As already discussed, defining literary discourse per se is impracticable, so that the operative issue is whether a stretch of discourse is construed as literary by the interpreter. Lamarque and Olsen, whose definition of thematic statement I have adopted, stress the special lack of assertion (authorial endorsement or commitment) found in literary discourse. “A literary work,” they write, “does indeed have themes or meanings which can be stated as propositions, but … these propositions have a unique role in literary appreciation, which is not reducible to the role they might have in philosophy, religious discourse, or the social sciences” (1994:323).  The special status of these propositions in literary discourse is that they are nonasserted; or, in the terminology I am using, they are modalized. I should stress that statements of this sort are not empty gestures; thematic statements within recognized literary contexts “can be assigned significance and thus be understood without being construed as asserted” (328). As the discussions and arguments shared in Plato’s writings should make clear, such tentative exploration need not be a superficial dip into shallow ideas. This is why I will not shy away from suggesting that literary form in the Republic allows for a positive and substantial depiction of methods that are nevertheless inconclusive in principle as well as practice.

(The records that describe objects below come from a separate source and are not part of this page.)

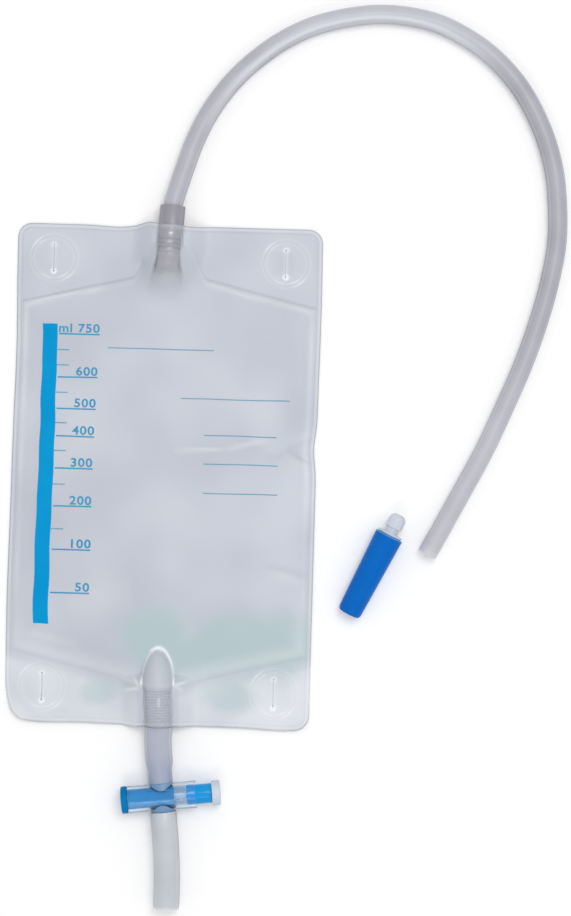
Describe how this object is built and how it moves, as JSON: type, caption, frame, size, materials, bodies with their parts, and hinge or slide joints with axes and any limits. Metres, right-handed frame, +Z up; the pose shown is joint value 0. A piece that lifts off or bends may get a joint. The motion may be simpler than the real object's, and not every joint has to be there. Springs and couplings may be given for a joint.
{
  "type": "urine drainage bag",
  "caption": "Flat film leg bag for urine with an inlet tube, a slide drain tap with its outlet tube, strap slits in the corners and a capped catheter connector beside it.",
  "frame": {"origin": "middle of the bag's back film, on the plane that the bag lies on", "axes": "+X across the bag towards the tap's knob, +Y along the bag towards the inlet, +Z up out of the printed face"},
  "size_m": [0.2734, 0.4537, 0.0152],
  "materials": {
    "film": "soft embossed film",
    "port": "soft clear plastic",
    "soft_tube": "soft clear plastic",
    "drain_tube": "soft frosted plastic",
    "clear_plastic": "clear moulded plastic",
    "tap_blue": "smooth moulded plastic",
    "cap_blue": "smooth moulded plastic",
    "white_plastic": "satin moulded plastic"
  },
  "bodies": {
    "bag": {"back_film": "film", "front_film": "film", "inlet_port": "port", "non_return_valve": "film", "inlet_tube": "soft_tube", "outlet_tube": "port", "tap_body": "clear_plastic", "drain_tube": "drain_tube", "connector_cap": "cap_blue"},
    "tap_slider": {"tap_piston": "tap_blue", "tap_collar": "tap_blue", "tap_spindle": "white_plastic"},
    "connector": {"catheter_connector": "white_plastic"}
  },
  "joints": [
    {"name": "tap_slide", "type": "slide", "parent": "bag", "child": "tap_slider", "axis": [-0.994, -0.1097, 0], "range_m": [0, 0.0077]},
    {"name": "connector_pull", "type": "slide", "parent": "bag", "child": "connector", "axis": [0.4351, 0.9, 0.0283], "range_m": [0, 0.04]}
  ]
}
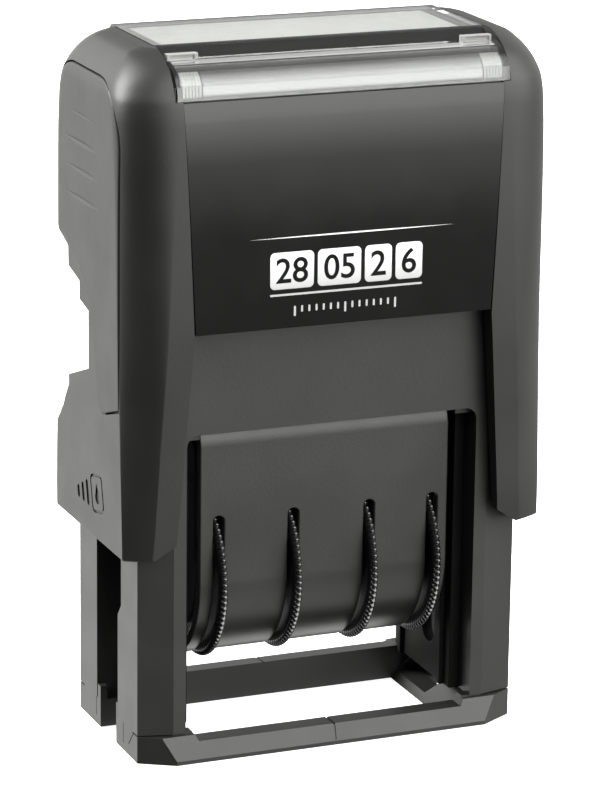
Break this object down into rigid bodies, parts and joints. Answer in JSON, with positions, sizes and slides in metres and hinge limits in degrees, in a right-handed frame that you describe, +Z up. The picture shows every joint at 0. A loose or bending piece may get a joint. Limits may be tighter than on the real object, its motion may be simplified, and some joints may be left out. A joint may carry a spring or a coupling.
{
  "type": "rotary date stamp",
  "caption": "Self-inking date stamp: a sprung cap pushes a slotted dater with thumb-wheel date bands from its ink pad, over half a turn, down to the paper.",
  "frame": {"origin": "middle of the foot ring's underside, on the paper", "axes": "+Z up along the cap's stroke, +X to the right seen from the front, +Y to the back, where the ink cartridge comes out"},
  "size_m": [0.0556, 0.0296, 0.088],
  "materials": {
    "cap_plastic": "satin moulded",
    "grip_plastic": "fine matt texture",
    "frame_plastic": "satin moulded",
    "shroud_plastic": "satin moulded",
    "dater_plastic": "satin moulded",
    "wheel_plastic": "satin moulded",
    "cartridge_plastic": "satin moulded",
    "label_gloss": "high gloss",
    "card_paper": "smooth card",
    "window_clear": "clear moulded plastic",
    "band_rubber": "matt",
    "pad_rubber": "matt",
    "ink_felt": "ink soaked felt",
    "bright_steel": "drawn wire and pins"
  },
  "bodies": {
    "frame": {"frame_body": "frame_plastic", "cam_plate_left": "frame_plastic", "cam_plate_right": "frame_plastic", "foot_ring": "frame_plastic", "foot_pads": "pad_rubber", "return_spring_left": "bright_steel", "return_spring_right": "bright_steel"},
    "cap": {"cap_shell": "cap_plastic", "grip_panel_left": "grip_plastic", "grip_panel_right": "grip_plastic", "front_label": "label_gloss", "card_tray": "cap_plastic", "index_card": "card_paper", "push_arm_left": "cap_plastic", "push_arm_right": "cap_plastic"},
    "window": {"window_cap": "window_clear"},
    "cartridge": {"ink_cartridge": "cartridge_plastic", "ink_pad": "ink_felt"},
    "dater": {"dater_cheek_left": "dater_plastic", "dater_cheek_right": "dater_plastic", "dater_shroud": "shroud_plastic", "wheel_axle": "bright_steel", "type_anvil": "dater_plastic", "detent_comb": "dater_plastic", "trunnion_pins": "bright_steel", "day_band": "band_rubber", "month_band": "band_rubber", "decade_band": "band_rubber", "year_band": "band_rubber"},
    "turning_day_wheel": {"day_wheel": "wheel_plastic"},
    "turning_month_wheel": {"month_wheel": "wheel_plastic"},
    "turning_decade_wheel": {"decade_wheel": "wheel_plastic"},
    "turning_year_wheel": {"year_wheel": "wheel_plastic"}
  },
  "joints": [
    {"name": "cap_press", "type": "slide", "parent": "frame", "child": "cap", "axis": [0, 0, -1], "range_m": [0, 0.0224], "stiffness_N_per_m": 1300, "springref_m": -0.006, "deforming": ["return_spring_left", "return_spring_right"]},
    {"name": "dater_flip", "type": "hinge", "parent": "cap", "child": "dater", "pos_m": [0, -0.0017, 0.032], "axis": [1, 0, 0], "range_deg": [0, 180.5]},
    {"name": "window_lift", "type": "slide", "parent": "cap", "child": "window", "axis": [0, 0, 1], "range_m": [0, 0.012]},
    {"name": "cartridge_slide", "type": "slide", "parent": "frame", "child": "cartridge", "axis": [0, 1, 0], "range_m": [0, 0.03]},
    {"name": "day_set", "type": "hinge", "parent": "dater", "child": "turning_day_wheel", "pos_m": [0, -0.0006, 0.0212], "axis": [1, 0, 0], "continuous": true},
    {"name": "month_set", "type": "hinge", "parent": "dater", "child": "turning_month_wheel", "pos_m": [0, -0.0006, 0.0212], "axis": [1, 0, 0], "continuous": true},
    {"name": "decade_set", "type": "hinge", "parent": "dater", "child": "turning_decade_wheel", "pos_m": [0, -0.0006, 0.0212], "axis": [1, 0, 0], "continuous": true},
    {"name": "year_set", "type": "hinge", "parent": "dater", "child": "turning_year_wheel", "pos_m": [0, -0.0006, 0.0212], "axis": [1, 0, 0], "continuous": true}
  ],
  "couplings": [
    {"joint": "dater_flip", "follows": "cap_press", "rad_per_m": 140.25}
  ]
}
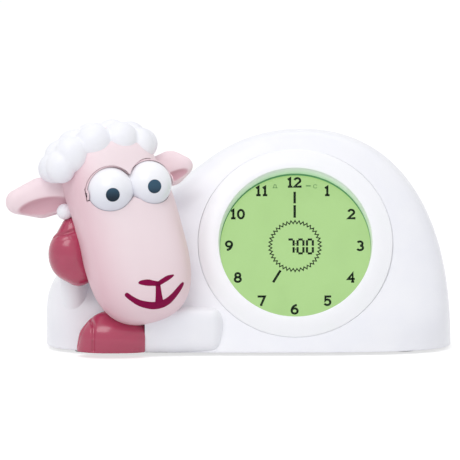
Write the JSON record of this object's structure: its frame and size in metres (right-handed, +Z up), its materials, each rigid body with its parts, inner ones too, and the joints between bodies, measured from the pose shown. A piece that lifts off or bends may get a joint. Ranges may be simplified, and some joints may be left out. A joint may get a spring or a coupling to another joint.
{
  "type": "kids alarm clock with night light",
  "caption": "Dome shaped night light and alarm clock for a child, with a round lit display and a lying sheep whose eyelids close.",
  "frame": {"origin": "on the table, under the middle of the clock seen from above, ears and hoof included", "axes": "+X to the right as seen from the front, +Y to the back, +Z up; the display looks to -Y and leans back"},
  "size_m": [0.2695, 0.126, 0.1441],
  "materials": {
    "shell_white": "satin moulded, slightly translucent",
    "panel_white": "fine texture",
    "rubber": "matte",
    "screw_steel": "zinc plated",
    "bezel_white": "satin",
    "lens_clear": "clear, polished",
    "display_green": "lit from behind",
    "guide_clear": "clear acrylic",
    "sheet_white": "matte sheet",
    "led_white": "clear over phosphor",
    "inner_white": "matte",
    "zebra_grey": "matte",
    "board_green": "solder mask",
    "chip_black": "matte",
    "frame_steel": "plain",
    "cone_black": "paper",
    "magnet_grey": "ferrite",
    "contact_steel": "nickel plated",
    "cell_wrap": "shrink sleeve",
    "button_dark_pink": "gloss",
    "button_pink": "gloss",
    "knob_black": "matte",
    "inlet_black": "matte",
    "face_pink": "satin moulded",
    "wool_white": "satin moulded",
    "ear_pink": "satin moulded",
    "eye_white": "gloss",
    "pupil_blue": "gloss",
    "axle_steel": "ground",
    "hoof_pink": "gloss"
  },
  "bodies": {
    "clock": {"front_shell": "shell_white", "rear_shell": "shell_white", "base_plate": "shell_white", "rubber_feet": "rubber", "shell_screws": "screw_steel", "base_screws": "screw_steel", "bezel_ring": "bezel_white", "clear_lens": "lens_clear", "lcd_panel": "display_green", "light_guide": "guide_clear", "reflector_sheet": "sheet_white", "backlight_leds": "led_white", "lcd_frame": "inner_white", "zebra_strips": "zebra_grey", "main_board": "board_green", "board_chips": "chip_black", "display_screws": "screw_steel", "rear_panel": "panel_white", "panel_screws": "screw_steel", "speaker_frame": "frame_steel", "speaker_cone": "cone_black", "speaker_magnet": "magnet_grey", "speaker_screws": "screw_steel", "battery_box": "inner_white", "battery_springs": "contact_steel", "battery_plates": "contact_steel", "battery_cells": "cell_wrap", "button_board": "board_green", "tact_switches": "chip_black", "switch_body": "frame_steel", "power_inlet": "inlet_black", "inlet_pin": "contact_steel", "night_board": "board_green", "night_leds": "led_white", "face_shell": "face_pink", "nape_shell": "shell_white", "wool_cap": "wool_white", "ear_left": "ear_pink", "ear_right": "ear_pink", "eyeballs": "eye_white", "pupils": "pupil_blue", "eyelid_motor": "frame_steel", "eye_bracket": "inner_white", "head_screws": "screw_steel", "neck_mount": "inner_white", "foreleg": "shell_white", "raised_arm": "shell_white", "cheek_hoof": "hoof_pink", "floor_hoof": "hoof_pink"},
    "eyelids": {"eyelids": "face_pink", "lid_axle": "axle_steel"},
    "battery_door": {"battery_door": "panel_white"},
    "door_screw": {"door_screw": "screw_steel"},
    "switch_knob": {"switch_knob": "knob_black"},
    "button_alarm": {"button_alarm": "button_dark_pink"},
    "button_light": {"button_light": "button_pink"},
    "button_clock": {"button_clock": "button_pink"},
    "button_minus": {"button_minus": "button_pink"},
    "button_plus": {"button_plus": "button_pink"}
  },
  "joints": [
    {"name": "eyelids_close", "type": "hinge", "parent": "clock", "child": "eyelids", "pos_m": [-0.05995, -0.0437, 0.10352], "axis": [0.9332, 0.3364, 0.1266], "range_deg": [0, 120]},
    {"name": "button_alarm_press", "type": "slide", "parent": "clock", "child": "button_alarm", "axis": [0, -0.986, -0.1668], "range_m": [0, 0.0006], "stiffness_N_per_m": 250},
    {"name": "button_light_press", "type": "slide", "parent": "clock", "child": "button_light", "axis": [0, -0.986, -0.1668], "range_m": [0, 0.0006], "stiffness_N_per_m": 250},
    {"name": "button_clock_press", "type": "slide", "parent": "clock", "child": "button_clock", "axis": [0, -0.986, -0.1668], "range_m": [0, 0.0006], "stiffness_N_per_m": 250},
    {"name": "button_minus_press", "type": "slide", "parent": "clock", "child": "button_minus", "axis": [0, -0.986, -0.1668], "range_m": [0, 0.0006], "stiffness_N_per_m": 250},
    {"name": "button_plus_press", "type": "slide", "parent": "clock", "child": "button_plus", "axis": [0, -0.986, -0.1668], "range_m": [0, 0.0006], "stiffness_N_per_m": 250},
    {"name": "switch_slide", "type": "slide", "parent": "clock", "child": "switch_knob", "axis": [-1, 0, 0], "range_m": [0, 0.003]},
    {"name": "door_off", "type": "slide", "parent": "clock", "child": "battery_door", "axis": [0, 0.986, 0.1668], "range_m": [0, 0.012]},
    {"name": "door_screw_turn", "type": "hinge", "parent": "battery_door", "child": "door_screw", "pos_m": [-0.0157, 0.05392, 0.0461], "axis": [0, 0.986, 0.1668], "continuous": true}
  ]
}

Several scholars have described Plato’s elusive stance in terms of distance, but their accounts have tended to fit it into their own pedagogical agendas, suggesting that Plato (covertly) uses the distance between himself and his audience to rhetorically persuasive effect.  The modalizing distance that I discern in the text of the Republic is more akin to the narratological category of distance described by Genette under the heading of narrative “mood,” and to the mediacy that Stanzel sees as a defining feature of narrative itself.  Although I see no need to treat the author as a narrator, Plato is like a narrator (and, in the Republic, Socrates is one) who controls information in ways that both deny and fuel our desire for complete and ultimate knowledge.  The very fact that Plato’s distance from speech in the dialogues needs somehow to be explained indicates its modalizing force; if, that is, I am right that interpreters must explain this distance away in order to reconstruct a subtext of univocal Platonic assertions.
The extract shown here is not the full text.